Do this:
Reproduce only the lines from the one containing "obj.matrix_world = Matrix.Identity(4)" through the one containing "# soft lamps", exactly as written and with both ends included.

Data shown:
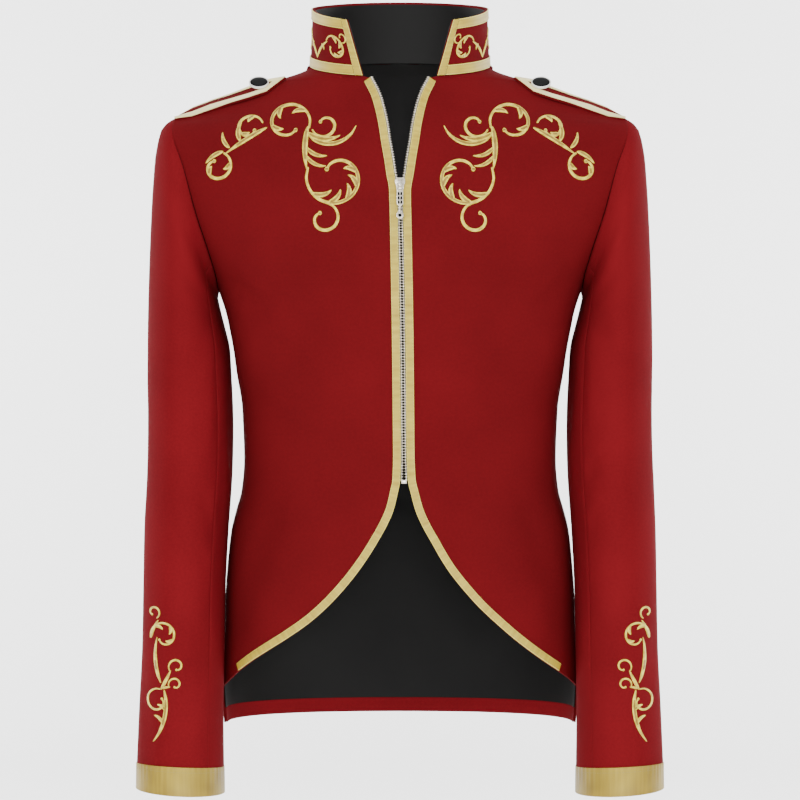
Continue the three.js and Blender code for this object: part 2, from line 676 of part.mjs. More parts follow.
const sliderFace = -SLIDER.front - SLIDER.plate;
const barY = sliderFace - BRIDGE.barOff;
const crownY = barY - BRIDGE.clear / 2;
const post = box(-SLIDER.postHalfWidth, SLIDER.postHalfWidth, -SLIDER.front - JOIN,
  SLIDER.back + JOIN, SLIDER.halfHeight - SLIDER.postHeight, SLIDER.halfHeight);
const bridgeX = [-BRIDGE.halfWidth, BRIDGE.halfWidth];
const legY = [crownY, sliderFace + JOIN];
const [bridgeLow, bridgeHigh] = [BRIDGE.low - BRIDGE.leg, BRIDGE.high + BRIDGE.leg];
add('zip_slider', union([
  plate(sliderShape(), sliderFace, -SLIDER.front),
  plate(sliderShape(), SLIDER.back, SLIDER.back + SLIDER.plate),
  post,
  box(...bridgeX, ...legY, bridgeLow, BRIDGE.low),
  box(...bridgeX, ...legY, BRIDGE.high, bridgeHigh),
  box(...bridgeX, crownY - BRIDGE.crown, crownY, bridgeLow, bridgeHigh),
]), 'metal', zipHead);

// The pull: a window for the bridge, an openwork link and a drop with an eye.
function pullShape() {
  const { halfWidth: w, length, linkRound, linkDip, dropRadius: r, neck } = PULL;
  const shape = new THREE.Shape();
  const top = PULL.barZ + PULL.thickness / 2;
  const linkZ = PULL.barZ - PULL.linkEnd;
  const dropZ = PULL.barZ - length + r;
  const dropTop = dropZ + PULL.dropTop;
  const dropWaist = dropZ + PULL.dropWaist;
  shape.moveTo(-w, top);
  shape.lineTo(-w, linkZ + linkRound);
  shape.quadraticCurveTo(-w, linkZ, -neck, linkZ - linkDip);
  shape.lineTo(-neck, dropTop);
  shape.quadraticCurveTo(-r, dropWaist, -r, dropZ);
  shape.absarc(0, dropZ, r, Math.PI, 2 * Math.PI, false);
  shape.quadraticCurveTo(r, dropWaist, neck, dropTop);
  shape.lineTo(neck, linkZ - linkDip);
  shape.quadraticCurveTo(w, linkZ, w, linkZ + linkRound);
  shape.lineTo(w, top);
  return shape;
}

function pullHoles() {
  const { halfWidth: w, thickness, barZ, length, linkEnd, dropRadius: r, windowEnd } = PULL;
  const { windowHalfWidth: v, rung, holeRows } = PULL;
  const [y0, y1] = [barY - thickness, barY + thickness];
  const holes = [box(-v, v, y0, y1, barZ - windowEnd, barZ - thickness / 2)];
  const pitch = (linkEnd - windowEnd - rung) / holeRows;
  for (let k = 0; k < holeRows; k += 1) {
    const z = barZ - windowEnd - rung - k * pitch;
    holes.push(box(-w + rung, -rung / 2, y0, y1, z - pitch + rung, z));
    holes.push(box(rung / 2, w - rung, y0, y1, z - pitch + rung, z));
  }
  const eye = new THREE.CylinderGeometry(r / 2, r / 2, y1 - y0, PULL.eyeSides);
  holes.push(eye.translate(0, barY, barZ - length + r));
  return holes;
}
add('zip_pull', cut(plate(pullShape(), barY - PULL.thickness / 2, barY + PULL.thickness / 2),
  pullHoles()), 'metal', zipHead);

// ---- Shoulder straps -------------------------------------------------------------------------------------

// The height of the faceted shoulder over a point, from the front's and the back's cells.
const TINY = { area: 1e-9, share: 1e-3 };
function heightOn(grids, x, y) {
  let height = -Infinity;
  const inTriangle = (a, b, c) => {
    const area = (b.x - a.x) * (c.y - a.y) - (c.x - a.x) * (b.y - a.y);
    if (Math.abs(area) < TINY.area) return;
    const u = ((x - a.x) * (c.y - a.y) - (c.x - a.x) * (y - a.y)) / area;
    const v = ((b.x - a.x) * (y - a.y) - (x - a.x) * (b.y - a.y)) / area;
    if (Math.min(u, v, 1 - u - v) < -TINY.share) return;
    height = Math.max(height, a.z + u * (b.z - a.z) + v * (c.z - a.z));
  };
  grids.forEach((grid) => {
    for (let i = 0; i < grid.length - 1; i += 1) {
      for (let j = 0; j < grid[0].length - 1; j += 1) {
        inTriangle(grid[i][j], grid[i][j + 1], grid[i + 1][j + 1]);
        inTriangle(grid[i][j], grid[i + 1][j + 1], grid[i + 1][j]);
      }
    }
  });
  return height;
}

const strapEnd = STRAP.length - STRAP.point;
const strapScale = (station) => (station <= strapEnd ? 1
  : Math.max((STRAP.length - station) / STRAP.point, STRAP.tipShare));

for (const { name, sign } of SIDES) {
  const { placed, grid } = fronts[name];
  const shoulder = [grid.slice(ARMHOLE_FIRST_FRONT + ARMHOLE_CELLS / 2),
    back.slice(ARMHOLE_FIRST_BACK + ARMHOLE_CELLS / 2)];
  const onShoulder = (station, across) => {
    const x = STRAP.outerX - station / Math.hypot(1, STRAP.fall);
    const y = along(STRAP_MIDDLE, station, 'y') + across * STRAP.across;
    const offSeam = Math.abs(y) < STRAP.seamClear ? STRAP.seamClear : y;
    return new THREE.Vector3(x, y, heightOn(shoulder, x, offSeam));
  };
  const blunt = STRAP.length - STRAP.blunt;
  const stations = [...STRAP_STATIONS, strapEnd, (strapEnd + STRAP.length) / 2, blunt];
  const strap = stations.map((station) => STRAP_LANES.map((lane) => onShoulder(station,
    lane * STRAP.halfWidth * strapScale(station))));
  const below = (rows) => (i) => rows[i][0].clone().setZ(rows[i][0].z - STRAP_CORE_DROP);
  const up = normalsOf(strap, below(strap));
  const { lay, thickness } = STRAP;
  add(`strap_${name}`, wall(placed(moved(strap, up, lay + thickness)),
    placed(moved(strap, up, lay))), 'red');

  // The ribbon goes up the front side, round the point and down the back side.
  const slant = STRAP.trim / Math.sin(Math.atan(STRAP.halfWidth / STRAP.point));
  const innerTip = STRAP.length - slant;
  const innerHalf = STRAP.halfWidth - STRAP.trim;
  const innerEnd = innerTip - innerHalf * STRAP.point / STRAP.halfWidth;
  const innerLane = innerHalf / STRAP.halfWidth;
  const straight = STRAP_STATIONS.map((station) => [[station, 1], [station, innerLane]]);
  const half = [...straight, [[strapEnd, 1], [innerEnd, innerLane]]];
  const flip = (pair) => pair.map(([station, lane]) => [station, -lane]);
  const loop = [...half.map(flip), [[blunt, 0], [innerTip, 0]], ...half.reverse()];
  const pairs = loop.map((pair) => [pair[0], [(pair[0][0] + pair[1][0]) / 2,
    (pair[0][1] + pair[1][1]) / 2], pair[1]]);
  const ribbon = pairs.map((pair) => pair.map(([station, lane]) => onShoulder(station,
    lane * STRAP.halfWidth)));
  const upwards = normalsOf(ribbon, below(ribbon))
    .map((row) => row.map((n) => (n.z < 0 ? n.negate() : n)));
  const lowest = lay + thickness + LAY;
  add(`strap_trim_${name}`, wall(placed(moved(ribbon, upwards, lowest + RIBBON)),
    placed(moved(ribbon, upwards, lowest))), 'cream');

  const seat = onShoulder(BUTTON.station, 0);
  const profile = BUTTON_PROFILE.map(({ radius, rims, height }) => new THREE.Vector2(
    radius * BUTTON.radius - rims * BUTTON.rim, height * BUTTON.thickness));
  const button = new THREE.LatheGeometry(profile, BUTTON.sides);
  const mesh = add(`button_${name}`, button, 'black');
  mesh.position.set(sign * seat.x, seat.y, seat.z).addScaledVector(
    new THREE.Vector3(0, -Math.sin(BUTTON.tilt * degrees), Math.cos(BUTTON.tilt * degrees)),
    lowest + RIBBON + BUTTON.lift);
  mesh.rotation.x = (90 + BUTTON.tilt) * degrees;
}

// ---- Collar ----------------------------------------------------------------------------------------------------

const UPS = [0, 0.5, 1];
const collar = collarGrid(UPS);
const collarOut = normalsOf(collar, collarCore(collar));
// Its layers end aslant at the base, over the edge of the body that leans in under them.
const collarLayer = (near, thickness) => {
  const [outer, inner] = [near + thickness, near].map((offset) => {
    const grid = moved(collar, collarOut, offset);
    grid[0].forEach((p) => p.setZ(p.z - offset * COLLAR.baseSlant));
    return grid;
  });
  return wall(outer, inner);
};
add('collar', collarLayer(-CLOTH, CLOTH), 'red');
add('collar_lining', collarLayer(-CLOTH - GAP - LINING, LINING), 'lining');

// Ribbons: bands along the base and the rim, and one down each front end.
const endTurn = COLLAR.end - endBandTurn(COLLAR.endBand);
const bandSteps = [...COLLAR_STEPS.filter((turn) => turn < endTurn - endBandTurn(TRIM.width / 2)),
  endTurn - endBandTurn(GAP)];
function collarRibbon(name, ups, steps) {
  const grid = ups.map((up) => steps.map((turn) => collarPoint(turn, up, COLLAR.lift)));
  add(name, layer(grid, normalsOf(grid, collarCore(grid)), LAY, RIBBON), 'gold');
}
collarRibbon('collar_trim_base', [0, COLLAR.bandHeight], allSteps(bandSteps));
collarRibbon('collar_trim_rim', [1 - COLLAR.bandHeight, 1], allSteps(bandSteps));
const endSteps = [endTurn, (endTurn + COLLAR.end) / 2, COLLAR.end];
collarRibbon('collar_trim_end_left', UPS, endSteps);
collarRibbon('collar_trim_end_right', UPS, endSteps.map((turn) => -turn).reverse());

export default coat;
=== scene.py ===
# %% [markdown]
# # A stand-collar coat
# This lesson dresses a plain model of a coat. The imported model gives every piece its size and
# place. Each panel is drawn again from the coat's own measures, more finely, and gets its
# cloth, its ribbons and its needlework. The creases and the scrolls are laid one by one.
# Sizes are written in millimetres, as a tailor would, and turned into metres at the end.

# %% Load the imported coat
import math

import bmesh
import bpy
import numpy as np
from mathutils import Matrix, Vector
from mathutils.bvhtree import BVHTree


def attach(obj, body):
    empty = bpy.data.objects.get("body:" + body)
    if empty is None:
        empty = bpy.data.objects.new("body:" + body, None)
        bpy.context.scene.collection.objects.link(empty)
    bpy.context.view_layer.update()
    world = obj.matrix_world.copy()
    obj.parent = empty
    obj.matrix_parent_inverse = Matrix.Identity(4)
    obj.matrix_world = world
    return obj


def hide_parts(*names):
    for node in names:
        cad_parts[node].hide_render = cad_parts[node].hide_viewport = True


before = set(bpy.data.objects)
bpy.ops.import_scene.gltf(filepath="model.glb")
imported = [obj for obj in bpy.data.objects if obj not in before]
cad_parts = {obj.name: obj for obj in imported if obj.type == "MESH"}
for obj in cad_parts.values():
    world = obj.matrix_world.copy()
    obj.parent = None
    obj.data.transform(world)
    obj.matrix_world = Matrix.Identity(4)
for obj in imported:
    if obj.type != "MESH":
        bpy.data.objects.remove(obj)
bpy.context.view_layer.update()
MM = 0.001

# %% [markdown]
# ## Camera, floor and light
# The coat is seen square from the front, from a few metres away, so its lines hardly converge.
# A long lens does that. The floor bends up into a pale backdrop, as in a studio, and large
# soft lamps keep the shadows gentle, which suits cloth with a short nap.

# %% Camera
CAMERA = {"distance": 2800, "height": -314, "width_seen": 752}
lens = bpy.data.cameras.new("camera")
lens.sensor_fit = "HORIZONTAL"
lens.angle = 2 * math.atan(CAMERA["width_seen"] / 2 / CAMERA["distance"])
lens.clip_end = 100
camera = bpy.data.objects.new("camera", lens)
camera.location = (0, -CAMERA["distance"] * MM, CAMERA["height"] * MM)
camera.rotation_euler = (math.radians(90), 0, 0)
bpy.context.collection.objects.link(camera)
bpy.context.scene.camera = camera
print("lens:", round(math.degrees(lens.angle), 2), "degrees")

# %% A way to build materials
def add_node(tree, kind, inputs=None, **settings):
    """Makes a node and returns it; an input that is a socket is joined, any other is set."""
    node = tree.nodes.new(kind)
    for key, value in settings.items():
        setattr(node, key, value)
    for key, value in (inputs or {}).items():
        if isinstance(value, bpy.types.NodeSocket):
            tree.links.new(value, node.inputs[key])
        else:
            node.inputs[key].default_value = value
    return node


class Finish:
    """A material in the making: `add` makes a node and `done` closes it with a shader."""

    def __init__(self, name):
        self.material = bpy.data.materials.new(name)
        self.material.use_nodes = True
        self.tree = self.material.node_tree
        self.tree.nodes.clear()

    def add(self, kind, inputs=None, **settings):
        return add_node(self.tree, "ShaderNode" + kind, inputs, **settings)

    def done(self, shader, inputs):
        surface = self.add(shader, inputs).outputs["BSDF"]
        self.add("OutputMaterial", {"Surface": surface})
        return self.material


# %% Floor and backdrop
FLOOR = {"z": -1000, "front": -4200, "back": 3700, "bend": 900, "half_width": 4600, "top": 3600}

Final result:
    obj.matrix_world = Matrix.Identity(4)
for obj in imported:
    if obj.type != "MESH":
        bpy.data.objects.remove(obj)
bpy.context.view_layer.update()
MM = 0.001

# %% [markdown]
# ## Camera, floor and light
# The coat is seen square from the front, from a few metres away, so its lines hardly converge.
# A long lens does that. The floor bends up into a pale backdrop, as in a studio, and large
# soft lamps keep the shadows gentle, which suits cloth with a short nap.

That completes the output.